Here is another one with zipWith

localMax a = [ x | (x,v) <- zip a localMaxInd, v]
where  
   localMaxInd = zipWith (&&) u v
         where 
              u = False : zipWith (>) (tail a) a
              v = zipWith (>) a (tail a) 

test case

> localMax [3,4,2,5,1,7,6,1,9]
[4,5,7]

Answer 8

I'd like to @jozefg's answer, that it is possible to express the whole thing using folds. Any recursive operation on lists can be eventually expressed using foldr, but often it's quite ugly.
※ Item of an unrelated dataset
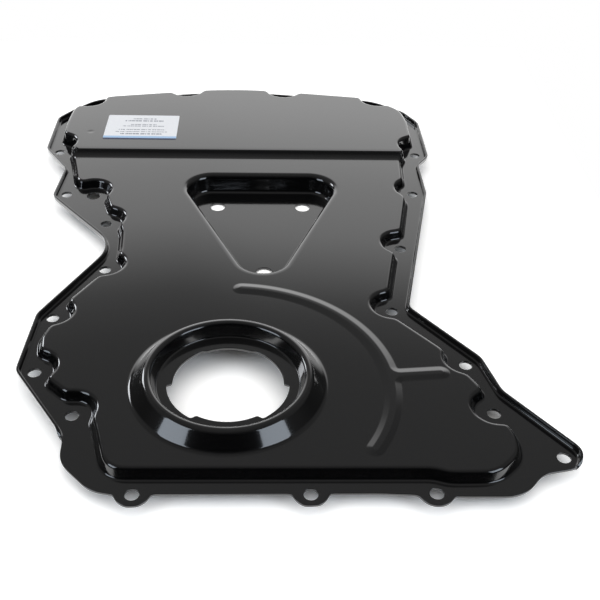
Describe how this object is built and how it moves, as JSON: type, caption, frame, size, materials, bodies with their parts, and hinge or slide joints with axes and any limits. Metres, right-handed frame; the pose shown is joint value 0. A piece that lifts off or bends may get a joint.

First let's implement locMax using mapMaybe and zip, very similarly to what @jozefg did::

import Prelude hiding (zip)

isMax :: (Ord a) => ((a, a), a) -> Maybe a
isMax ((x, y), z) | y > z && y > x   = Just y
                  | otherwise        = Nothing

locMax :: (Ord a) => [a] -> [a]
locMax xs@(_:xs'@(_:xs'')) = mapMaybe isMax $ zip (zip xs xs') xs''

Implementing mapMaybe using foldr isn't so difficult:

mapMaybe :: (a -> Maybe b) -> [a] -> [b]
mapMaybe f = foldr (\x xs -> maybe xs (: xs) (f x)) []

Implementing zip is a bit more tricky, since we need to consume two lists at once. What we'll do is that we'll accumulate inside foldr a function of type [b] -> [(a,b)] that'll consume the second list.

The base case is simple. If the first list is empty, the constructed function is const [], so whatever is the second list, the result is also empty.

The folding step takes a value x : a, an accumulated function that converts a sub-list of [b]. And since we're producing a function again, we just take a third argument of type [b]. If there are no bs, the result is an empty list. If there is at least one, we construct a pair and call f on the rest of bs:

zip :: [a] -> [b] -> [(a,b)]
zip = foldr step (const [])
  where
    step _ _ []       = []
    step x f (y : ys) = (x, y) : f ys

You can verify that this implementation has the required properties and works properly also if one or both lists are infinite.